**Data:**

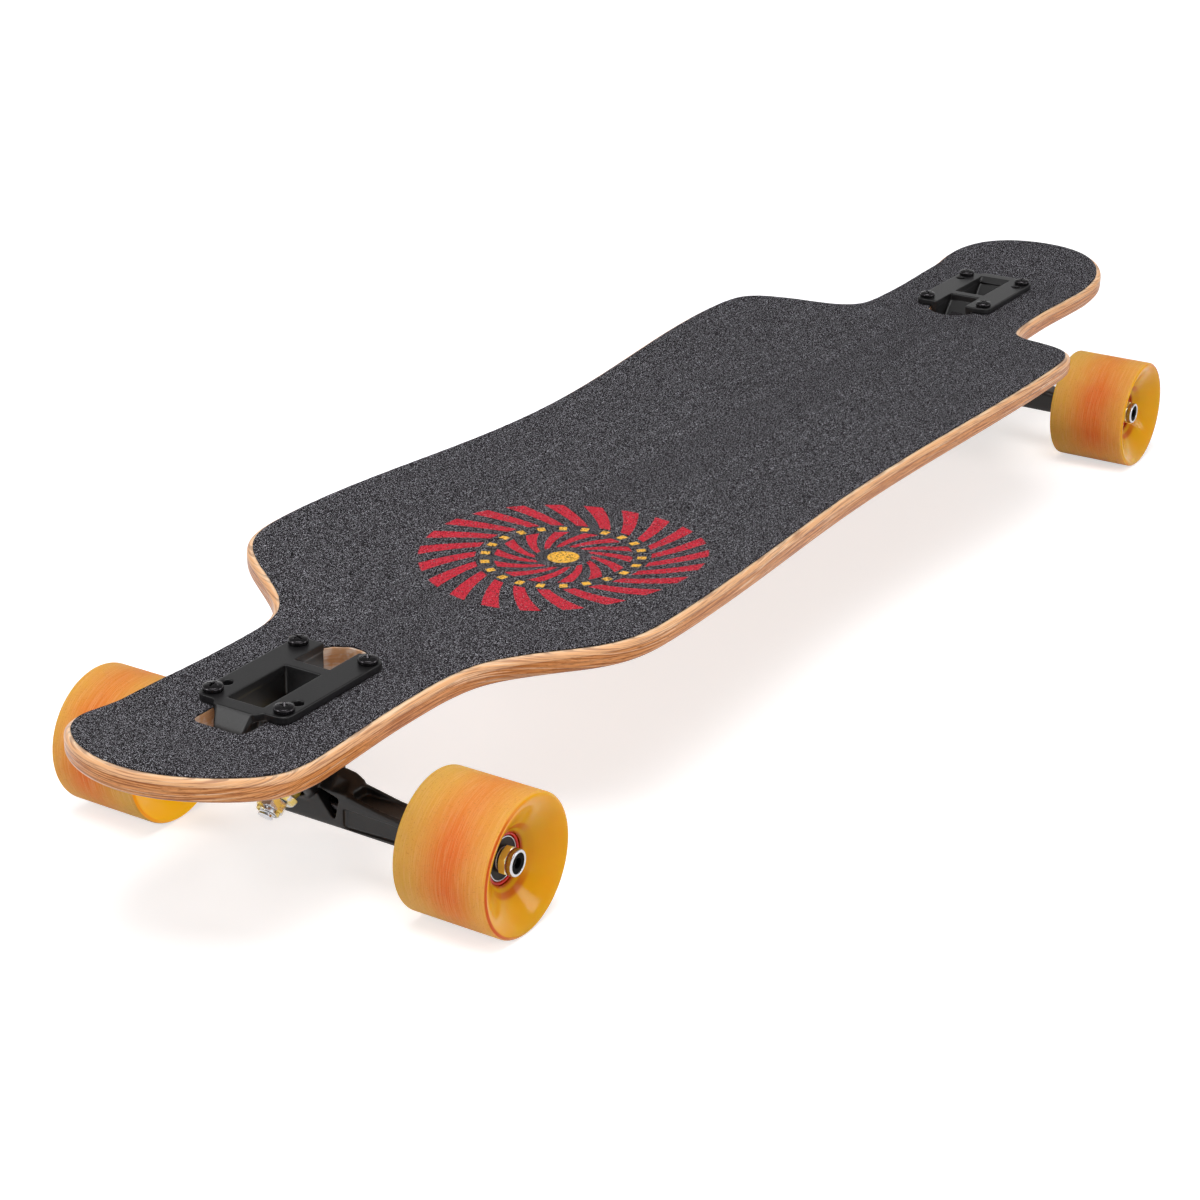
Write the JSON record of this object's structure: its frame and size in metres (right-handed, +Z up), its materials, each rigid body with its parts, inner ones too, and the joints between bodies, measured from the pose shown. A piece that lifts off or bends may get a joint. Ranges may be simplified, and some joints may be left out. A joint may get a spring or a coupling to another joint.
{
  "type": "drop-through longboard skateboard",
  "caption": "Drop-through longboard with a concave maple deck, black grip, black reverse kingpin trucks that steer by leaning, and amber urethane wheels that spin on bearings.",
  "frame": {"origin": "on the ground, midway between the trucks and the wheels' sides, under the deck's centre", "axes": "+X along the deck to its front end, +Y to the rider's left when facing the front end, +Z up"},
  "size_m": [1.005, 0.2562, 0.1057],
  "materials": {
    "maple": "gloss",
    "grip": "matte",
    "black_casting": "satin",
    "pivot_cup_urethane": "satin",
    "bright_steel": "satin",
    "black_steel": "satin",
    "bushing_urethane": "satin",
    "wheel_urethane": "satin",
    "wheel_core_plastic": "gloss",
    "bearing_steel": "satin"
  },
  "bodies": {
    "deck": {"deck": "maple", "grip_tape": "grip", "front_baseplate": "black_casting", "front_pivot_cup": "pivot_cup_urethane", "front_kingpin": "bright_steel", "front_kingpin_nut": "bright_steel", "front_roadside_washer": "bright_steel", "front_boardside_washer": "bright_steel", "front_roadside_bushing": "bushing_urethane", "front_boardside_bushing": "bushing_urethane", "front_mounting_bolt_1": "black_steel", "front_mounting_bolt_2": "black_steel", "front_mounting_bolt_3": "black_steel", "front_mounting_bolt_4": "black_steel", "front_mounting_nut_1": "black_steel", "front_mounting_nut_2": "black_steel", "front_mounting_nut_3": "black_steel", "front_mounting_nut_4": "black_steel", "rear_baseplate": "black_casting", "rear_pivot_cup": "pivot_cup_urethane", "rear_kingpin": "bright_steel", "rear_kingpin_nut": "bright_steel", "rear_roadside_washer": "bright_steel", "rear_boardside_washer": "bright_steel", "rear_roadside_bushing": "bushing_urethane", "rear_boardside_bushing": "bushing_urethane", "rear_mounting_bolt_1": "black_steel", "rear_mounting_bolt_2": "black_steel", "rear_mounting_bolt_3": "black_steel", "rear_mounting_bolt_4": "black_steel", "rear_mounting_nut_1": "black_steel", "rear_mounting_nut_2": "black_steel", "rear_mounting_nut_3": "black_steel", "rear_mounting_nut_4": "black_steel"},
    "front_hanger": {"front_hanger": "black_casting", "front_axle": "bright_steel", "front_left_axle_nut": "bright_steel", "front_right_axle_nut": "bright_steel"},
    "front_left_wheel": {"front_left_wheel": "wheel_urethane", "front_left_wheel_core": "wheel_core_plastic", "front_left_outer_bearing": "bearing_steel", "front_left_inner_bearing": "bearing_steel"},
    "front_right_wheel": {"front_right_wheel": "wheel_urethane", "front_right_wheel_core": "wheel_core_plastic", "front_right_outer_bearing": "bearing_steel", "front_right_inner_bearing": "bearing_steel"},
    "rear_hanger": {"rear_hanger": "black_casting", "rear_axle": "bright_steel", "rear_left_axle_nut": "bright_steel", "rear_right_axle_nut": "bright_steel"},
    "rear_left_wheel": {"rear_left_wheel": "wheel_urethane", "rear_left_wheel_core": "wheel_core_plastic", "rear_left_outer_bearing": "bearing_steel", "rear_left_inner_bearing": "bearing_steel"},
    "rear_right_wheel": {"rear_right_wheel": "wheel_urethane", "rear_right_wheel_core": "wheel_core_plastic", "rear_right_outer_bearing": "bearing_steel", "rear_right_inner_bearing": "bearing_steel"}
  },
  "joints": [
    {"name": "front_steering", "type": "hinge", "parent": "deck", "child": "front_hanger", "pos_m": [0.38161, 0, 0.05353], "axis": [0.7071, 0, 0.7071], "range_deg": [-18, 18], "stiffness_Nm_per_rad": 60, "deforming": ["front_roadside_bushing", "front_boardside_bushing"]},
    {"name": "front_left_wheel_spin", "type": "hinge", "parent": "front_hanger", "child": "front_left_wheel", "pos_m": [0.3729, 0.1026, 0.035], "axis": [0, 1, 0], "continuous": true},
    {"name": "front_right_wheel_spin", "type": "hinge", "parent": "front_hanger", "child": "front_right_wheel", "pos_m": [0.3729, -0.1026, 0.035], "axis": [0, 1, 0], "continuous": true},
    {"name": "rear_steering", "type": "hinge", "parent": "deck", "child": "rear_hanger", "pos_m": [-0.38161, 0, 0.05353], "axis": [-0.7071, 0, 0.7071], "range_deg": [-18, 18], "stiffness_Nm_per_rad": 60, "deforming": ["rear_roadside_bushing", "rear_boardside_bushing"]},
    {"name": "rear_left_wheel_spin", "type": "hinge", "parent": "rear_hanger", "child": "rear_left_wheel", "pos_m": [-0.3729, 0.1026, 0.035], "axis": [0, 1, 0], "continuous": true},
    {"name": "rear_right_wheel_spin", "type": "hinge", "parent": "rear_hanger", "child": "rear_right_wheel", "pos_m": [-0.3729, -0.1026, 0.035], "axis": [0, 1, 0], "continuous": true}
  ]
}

**To do:**
Print the listing above in its entirety, with every line exact.

**Response:**
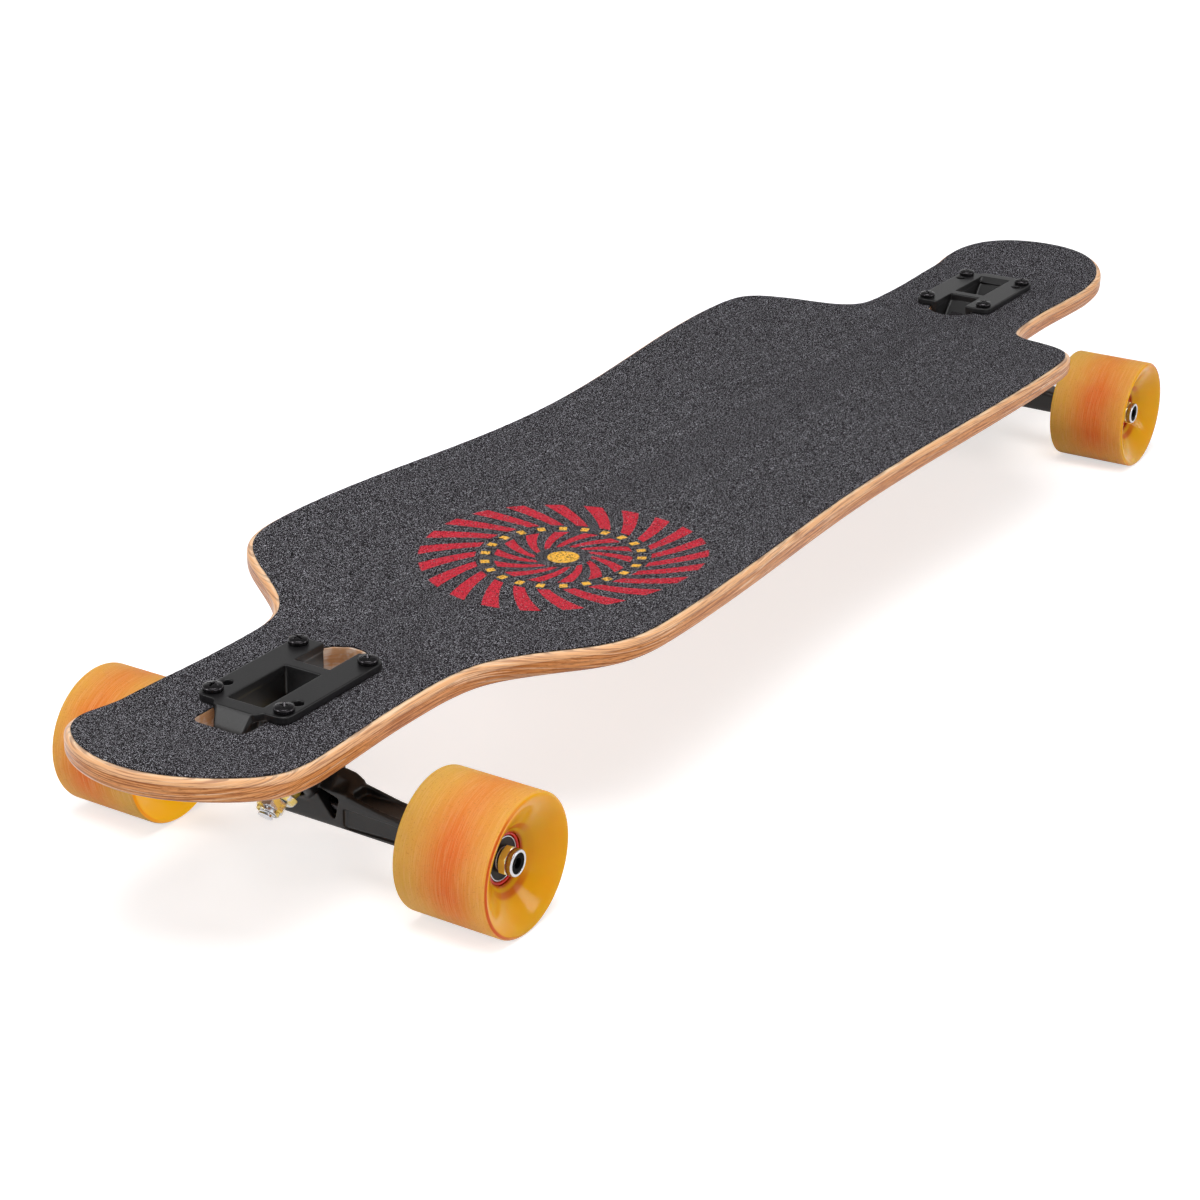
Write the JSON record of this object's structure: its frame and size in metres (right-handed, +Z up), its materials, each rigid body with its parts, inner ones too, and the joints between bodies, measured from the pose shown. A piece that lifts off or bends may get a joint. Ranges may be simplified, and some joints may be left out. A joint may get a spring or a coupling to another joint.
{
  "type": "drop-through longboard skateboard",
  "caption": "Drop-through longboard with a concave maple deck, black grip, black reverse kingpin trucks that steer by leaning, and amber urethane wheels that spin on bearings.",
  "frame": {"origin": "on the ground, midway between the trucks and the wheels' sides, under the deck's centre", "axes": "+X along the deck to its front end, +Y to the rider's left when facing the front end, +Z up"},
  "size_m": [1.005, 0.2562, 0.1057],
  "materials": {
    "maple": "gloss",
    "grip": "matte",
    "black_casting": "satin",
    "pivot_cup_urethane": "satin",
    "bright_steel": "satin",
    "black_steel": "satin",
    "bushing_urethane": "satin",
    "wheel_urethane": "satin",
    "wheel_core_plastic": "gloss",
    "bearing_steel": "satin"
  },
  "bodies": {
    "deck": {"deck": "maple", "grip_tape": "grip", "front_baseplate": "black_casting", "front_pivot_cup": "pivot_cup_urethane", "front_kingpin": "bright_steel", "front_kingpin_nut": "bright_steel", "front_roadside_washer": "bright_steel", "front_boardside_washer": "bright_steel", "front_roadside_bushing": "bushing_urethane", "front_boardside_bushing": "bushing_urethane", "front_mounting_bolt_1": "black_steel", "front_mounting_bolt_2": "black_steel", "front_mounting_bolt_3": "black_steel", "front_mounting_bolt_4": "black_steel", "front_mounting_nut_1": "black_steel", "front_mounting_nut_2": "black_steel", "front_mounting_nut_3": "black_steel", "front_mounting_nut_4": "black_steel", "rear_baseplate": "black_casting", "rear_pivot_cup": "pivot_cup_urethane", "rear_kingpin": "bright_steel", "rear_kingpin_nut": "bright_steel", "rear_roadside_washer": "bright_steel", "rear_boardside_washer": "bright_steel", "rear_roadside_bushing": "bushing_urethane", "rear_boardside_bushing": "bushing_urethane", "rear_mounting_bolt_1": "black_steel", "rear_mounting_bolt_2": "black_steel", "rear_mounting_bolt_3": "black_steel", "rear_mounting_bolt_4": "black_steel", "rear_mounting_nut_1": "black_steel", "rear_mounting_nut_2": "black_steel", "rear_mounting_nut_3": "black_steel", "rear_mounting_nut_4": "black_steel"},
    "front_hanger": {"front_hanger": "black_casting", "front_axle": "bright_steel", "front_left_axle_nut": "bright_steel", "front_right_axle_nut": "bright_steel"},
    "front_left_wheel": {"front_left_wheel": "wheel_urethane", "front_left_wheel_core": "wheel_core_plastic", "front_left_outer_bearing": "bearing_steel", "front_left_inner_bearing": "bearing_steel"},
    "front_right_wheel": {"front_right_wheel": "wheel_urethane", "front_right_wheel_core": "wheel_core_plastic", "front_right_outer_bearing": "bearing_steel", "front_right_inner_bearing": "bearing_steel"},
    "rear_hanger": {"rear_hanger": "black_casting", "rear_axle": "bright_steel", "rear_left_axle_nut": "bright_steel", "rear_right_axle_nut": "bright_steel"},
    "rear_left_wheel": {"rear_left_wheel": "wheel_urethane", "rear_left_wheel_core": "wheel_core_plastic", "rear_left_outer_bearing": "bearing_steel", "rear_left_inner_bearing": "bearing_steel"},
    "rear_right_wheel": {"rear_right_wheel": "wheel_urethane", "rear_right_wheel_core": "wheel_core_plastic", "rear_right_outer_bearing": "bearing_steel", "rear_right_inner_bearing": "bearing_steel"}
  },
  "joints": [
    {"name": "front_steering", "type": "hinge", "parent": "deck", "child": "front_hanger", "pos_m": [0.38161, 0, 0.05353], "axis": [0.7071, 0, 0.7071], "range_deg": [-18, 18], "stiffness_Nm_per_rad": 60, "deforming": ["front_roadside_bushing", "front_boardside_bushing"]},
    {"name": "front_left_wheel_spin", "type": "hinge", "parent": "front_hanger", "child": "front_left_wheel", "pos_m": [0.3729, 0.1026, 0.035], "axis": [0, 1, 0], "continuous": true},
    {"name": "front_right_wheel_spin", "type": "hinge", "parent": "front_hanger", "child": "front_right_wheel", "pos_m": [0.3729, -0.1026, 0.035], "axis": [0, 1, 0], "continuous": true},
    {"name": "rear_steering", "type": "hinge", "parent": "deck", "child": "rear_hanger", "pos_m": [-0.38161, 0, 0.05353], "axis": [-0.7071, 0, 0.7071], "range_deg": [-18, 18], "stiffness_Nm_per_rad": 60, "deforming": ["rear_roadside_bushing", "rear_boardside_bushing"]},
    {"name": "rear_left_wheel_spin", "type": "hinge", "parent": "rear_hanger", "child": "rear_left_wheel", "pos_m": [-0.3729, 0.1026, 0.035], "axis": [0, 1, 0], "continuous": true},
    {"name": "rear_right_wheel_spin", "type": "hinge", "parent": "rear_hanger", "child": "rear_right_wheel", "pos_m": [-0.3729, -0.1026, 0.035], "axis": [0, 1, 0], "continuous": true}
  ]
}